To start, think carefully about shopping on a company-owned computer or smartphone. Your employer may not approve.

Then be careful of where you shop online. Just because a seller is on Amazon or eBay doesn’t mean the products being sold are legitimate. Lots of people sell knockoffs, or take your money and never ship the goods.

A key thing is to research prices of what you’re looking for before you buy. That way you know if a deal is too good to be true.

Are you getting email with offers of deals? The Talos cyber security service of Cisco Systems suggests you manually type in addresses to sites you want to visit rather than clicking on links, which may go to phony web sites.
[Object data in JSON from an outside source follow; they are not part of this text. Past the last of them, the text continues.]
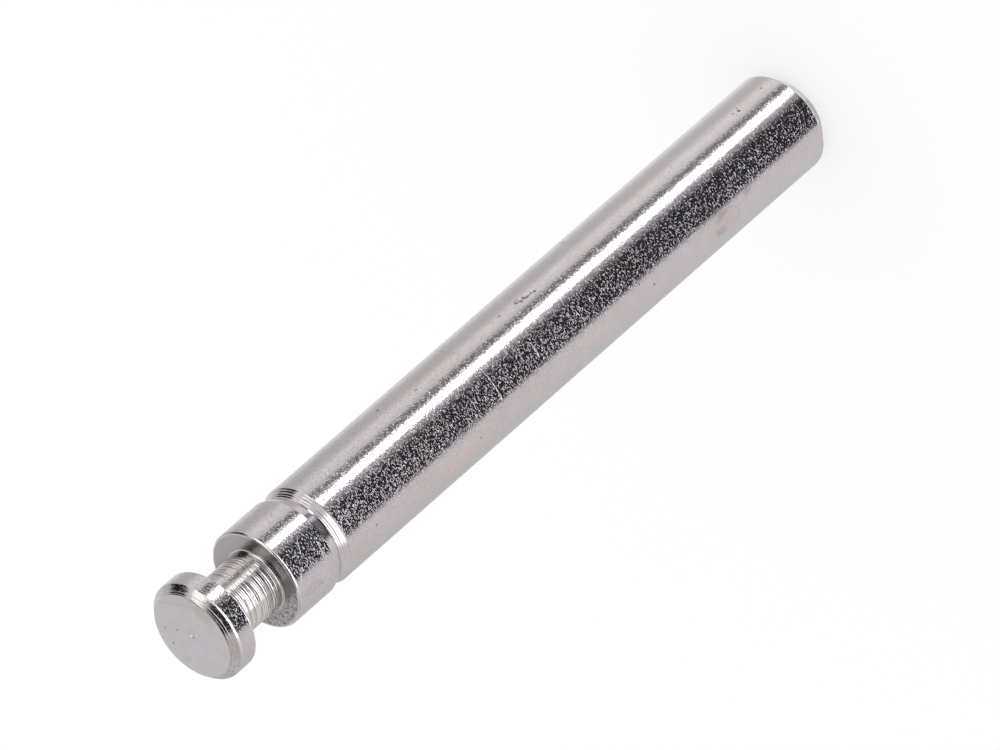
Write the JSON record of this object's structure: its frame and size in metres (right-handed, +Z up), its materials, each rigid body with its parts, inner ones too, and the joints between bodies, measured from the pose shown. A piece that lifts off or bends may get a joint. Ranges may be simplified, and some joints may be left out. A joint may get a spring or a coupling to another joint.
{
  "type": "carburetor choke pin",
  "caption": "Slim turned plunger pin with a round head, a narrow neck behind it, a shallow locating groove and a chamfered tail.",
  "frame": {"origin": "centre of the pin's tail face, which is the middle of the bottom of its box", "axes": "+Z up the pin's centre line, from the tail to the head's outer face; X and Y are any two directions across it, because the pin is round"},
  "size_m": [0.005, 0.005, 0.0428],
  "materials": {
    "nickel_plate": "bright nickel plate on turned steel, with fine pitting and turning marks"
  },
  "bodies": {
    "root": {"choke_pin": "nickel_plate"}
  },
  "joints": []
}
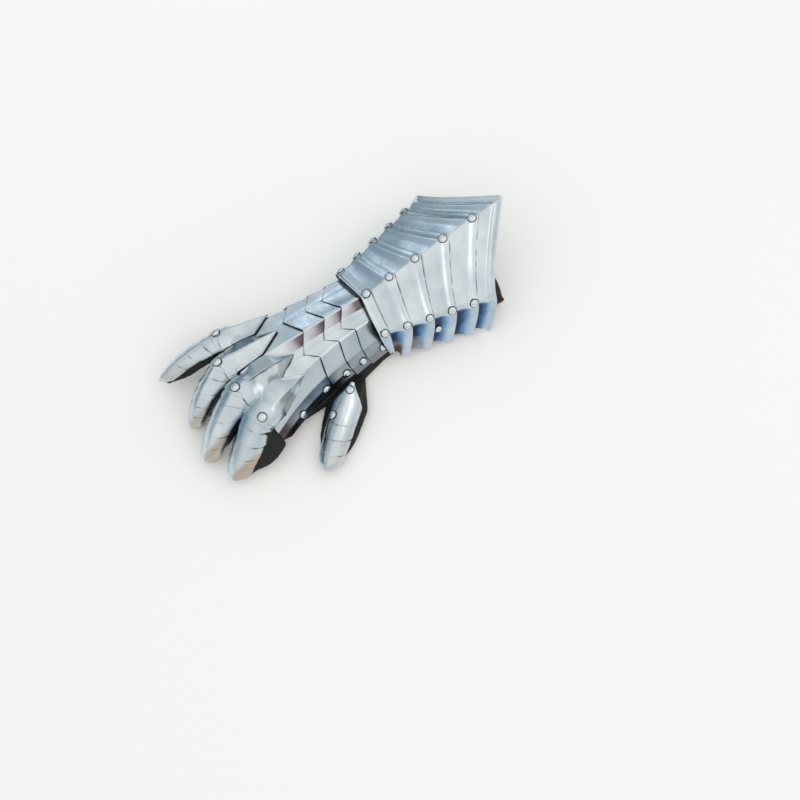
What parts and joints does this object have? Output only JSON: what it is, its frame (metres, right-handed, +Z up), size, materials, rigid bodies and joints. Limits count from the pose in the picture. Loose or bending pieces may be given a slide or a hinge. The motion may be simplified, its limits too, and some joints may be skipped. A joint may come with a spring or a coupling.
{
  "type": "armoured gauntlet",
  "caption": "Right-hand plate gauntlet: flared ridged steel cuff of lapping lames, pointed hand scales, lapping finger plates, over a leather glove.",
  "frame": {"origin": "middle of the gauntlet's bounding box in plan, on the surface that the palm lies on", "axes": "+Z up out of the back of the hand, +X towards the elbow end, -X towards the fingertips, -Y towards the thumb"},
  "size_m": [0.359, 0.1876, 0.0921],
  "materials": {
    "polished_steel": "polished",
    "black_leather": "satin"
  },
  "bodies": {
    "root": {"cuff_lame_1": "polished_steel", "cuff_lame_2": "polished_steel", "cuff_lame_3": "polished_steel", "cuff_lame_4": "polished_steel", "cuff_lame_5": "polished_steel", "cuff_lame_6": "polished_steel", "cuff_strap": "black_leather", "glove_body": "black_leather", "glove_index": "black_leather", "glove_middle": "black_leather", "glove_pinky": "black_leather", "glove_ring": "black_leather", "glove_thumb": "black_leather", "hand_lame_1": "polished_steel", "hand_lame_2": "polished_steel", "hand_lame_3": "polished_steel", "hand_lame_4": "polished_steel", "knuckle_plate_index": "polished_steel", "knuckle_plate_middle": "polished_steel", "knuckle_plate_pinky": "polished_steel", "knuckle_plate_ring": "polished_steel", "scale_index_1": "polished_steel", "scale_index_2": "polished_steel", "scale_index_3": "polished_steel", "scale_index_4": "polished_steel", "scale_index_5": "polished_steel", "scale_middle_1": "polished_steel", "scale_middle_2": "polished_steel", "scale_middle_3": "polished_steel", "scale_middle_4": "polished_steel", "scale_middle_5": "polished_steel", "scale_pinky_1": "polished_steel", "scale_pinky_2": "polished_steel", "scale_pinky_3": "polished_steel", "scale_pinky_4": "polished_steel", "scale_pinky_5": "polished_steel", "scale_ring_1": "polished_steel", "scale_ring_2": "polished_steel", "scale_ring_3": "polished_steel", "scale_ring_4": "polished_steel", "scale_ring_5": "polished_steel", "thumb_plate_1": "polished_steel", "thumb_plate_2": "polished_steel", "thumb_plate_3": "polished_steel", "thumb_plate_4": "polished_steel"}
  },
  "joints": []
}
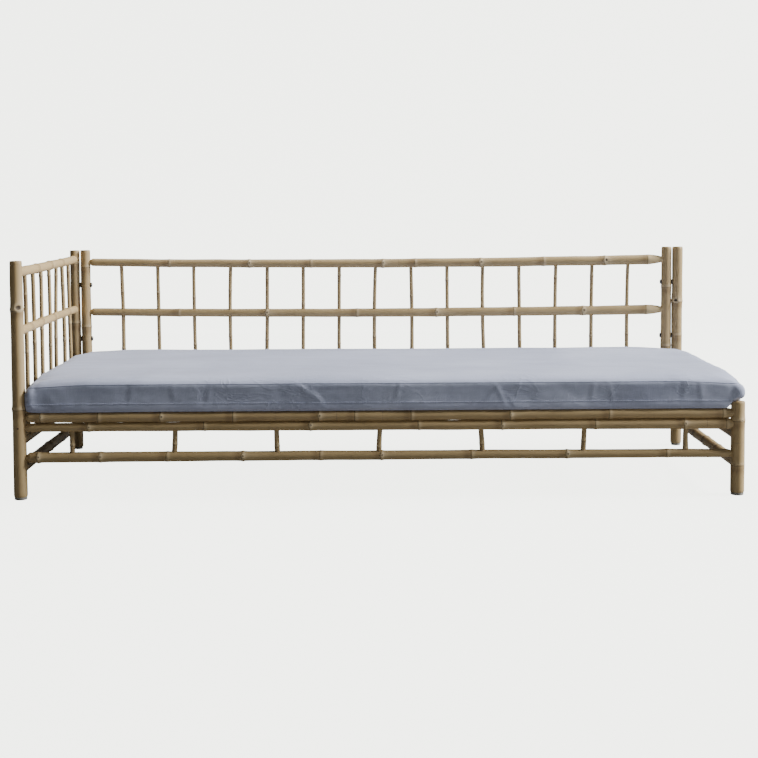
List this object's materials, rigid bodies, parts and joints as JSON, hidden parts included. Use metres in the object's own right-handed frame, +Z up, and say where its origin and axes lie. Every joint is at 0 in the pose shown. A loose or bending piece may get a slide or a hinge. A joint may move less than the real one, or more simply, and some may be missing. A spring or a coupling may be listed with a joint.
{
  "type": "daybed",
  "caption": "Long bamboo daybed: round cane frame with a spindled back panel and a spindled left end, open on the right, carrying a loose fabric-covered mattress.",
  "frame": {"origin": "on the floor under the middle of the bed", "axes": "+X to the bed's right as seen from the front, -Y to the front, +Z up"},
  "size_m": [2.1069, 0.851, 0.685],
  "materials": {
    "post_cane": "satin",
    "rail_cane": "satin",
    "thin_cane": "satin",
    "slat_cane": "satin",
    "peg_wood": "matte",
    "glide_plastic": "matte",
    "bolt_steel": "satin",
    "insert_brass": "satin",
    "cover_fabric": "matte",
    "foam": "matte",
    "zip_tape": "matte",
    "zip_metal": "satin"
  },
  "bodies": {
    "frame": {"back_bottom_rail": "rail_cane", "back_left_post": "post_cane", "back_middle_rail": "rail_cane", "back_panel_left_post": "post_cane", "back_panel_right_post": "post_cane", "back_right_post": "post_cane", "back_seat_rail": "rail_cane", "back_short_spindles": "thin_cane", "back_spindle_1": "thin_cane", "back_spindle_10": "thin_cane", "back_spindle_11": "thin_cane", "back_spindle_12": "thin_cane", "back_spindle_13": "thin_cane", "back_spindle_14": "thin_cane", "back_spindle_15": "thin_cane", "back_spindle_2": "thin_cane", "back_spindle_3": "thin_cane", "back_spindle_4": "thin_cane", "back_spindle_5": "thin_cane", "back_spindle_6": "thin_cane", "back_spindle_7": "thin_cane", "back_spindle_8": "thin_cane", "back_spindle_9": "thin_cane", "back_stretcher": "rail_cane", "back_top_rail": "rail_cane", "foot_glides": "glide_plastic", "front_left_post": "post_cane", "front_lower_rail": "rail_cane", "front_right_post": "post_cane", "front_spindle_1": "thin_cane", "front_spindle_2": "thin_cane", "front_spindle_3": "thin_cane", "front_spindle_4": "thin_cane", "front_spindle_5": "thin_cane", "front_spindle_6": "thin_cane", "front_spindle_7": "thin_cane", "front_stretcher": "rail_cane", "front_upper_rail": "rail_cane", "left_middle_rail": "rail_cane", "left_seat_rail": "rail_cane", "left_spindle_1": "thin_cane", "left_spindle_2": "thin_cane", "left_spindle_3": "thin_cane", "left_spindle_4": "thin_cane", "left_spindle_5": "thin_cane", "left_spindle_6": "thin_cane", "left_spindle_7": "thin_cane", "left_stretcher": "rail_cane", "left_top_rail": "rail_cane", "panel_bolts": "bolt_steel", "panel_inserts": "insert_brass", "right_seat_rail": "rail_cane", "right_stretcher": "rail_cane", "seat_slats": "slat_cane", "tenon_pegs": "peg_wood"},
    "mattress": {"mattress_cover": "cover_fabric", "mattress_core": "foam", "zip_chain": "zip_tape"},
    "zip_slider": {"zip_slider": "zip_metal"},
    "zip_pull": {"zip_pull": "zip_metal"}
  },
  "joints": [
    {"name": "mattress_lift", "type": "slide", "parent": "frame", "child": "mattress", "axis": [0, 0, 1], "range_m": [0, 0.45]},
    {"name": "zip_slide", "type": "slide", "parent": "mattress", "child": "zip_slider", "axis": [0, -1, 0], "range_m": [0, 0.655]},
    {"name": "zip_pull_turn", "type": "hinge", "parent": "zip_slider", "child": "zip_pull", "pos_m": [1.0534, 0.328, 0.2973], "axis": [0, 0, 1], "range_deg": [0, 170]}
  ]
}
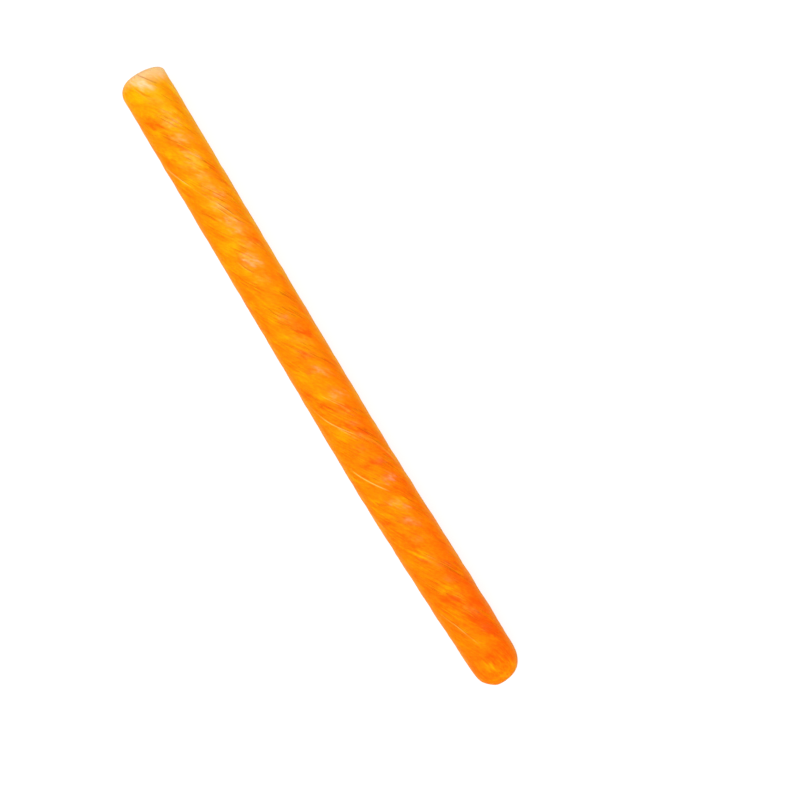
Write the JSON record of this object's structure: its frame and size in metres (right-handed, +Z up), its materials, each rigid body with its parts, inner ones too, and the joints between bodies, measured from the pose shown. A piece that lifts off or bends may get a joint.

Researchers also warn to be wary of a stranger sending you a cheque, or gift card if you’ll be a “secret shopper.”

Security vendor ZeroFox also notes that scammers use social media to spread their cons by marking messages with things like #giveaway and #cybermonday.

If you use apps to shop, make sure to download them from a legitimate place like the Google Play Store or the Apple Store.

Remember, the padlock in the address bar doesn’t mean the web site is legitimate. It only means the site uses encryption. That only provides protection for payment transactions if the site is real, not one created by criminals.

When it comes to checkout and paying for goods if you have to create an account remember to use a unique password that isn’t the same as you’ve used on other sites.

Police often advise people to pay for goods online with credit cards because banks will refund money if sellers are fraudulent. On the other hand, if a web site is hacked credit cards might be scooped up. That’s an argument for using Apple Pay, Google Pay or PayPal. Be careful when it’s time to pay to see where you get sent. It isn’t uncommon for a retailer to use another company for processing sales, but you shouldn’t have to log in again to checkout. That’s a sign someone wants to steal your payment data. Look carefully at the web address of the service that’s processing your purchase. If it looks suspicious don’t trust it.

FICO, which makes consumer financial scoring and company protection solutions, reminds shoppers that if an online retailer offers enhanced security features such as step-up-authentication or soft token, be sure to opt-in. And don’t make a direct payment to an online merchant from your bank account, because you won’t be protected in case the promised goods don’t arrive.

Separate from shopping, FICO says that if you get a phone call from someone who says they’re from your bank, hang up and call the bank directly. Your bank will never ask you for your password.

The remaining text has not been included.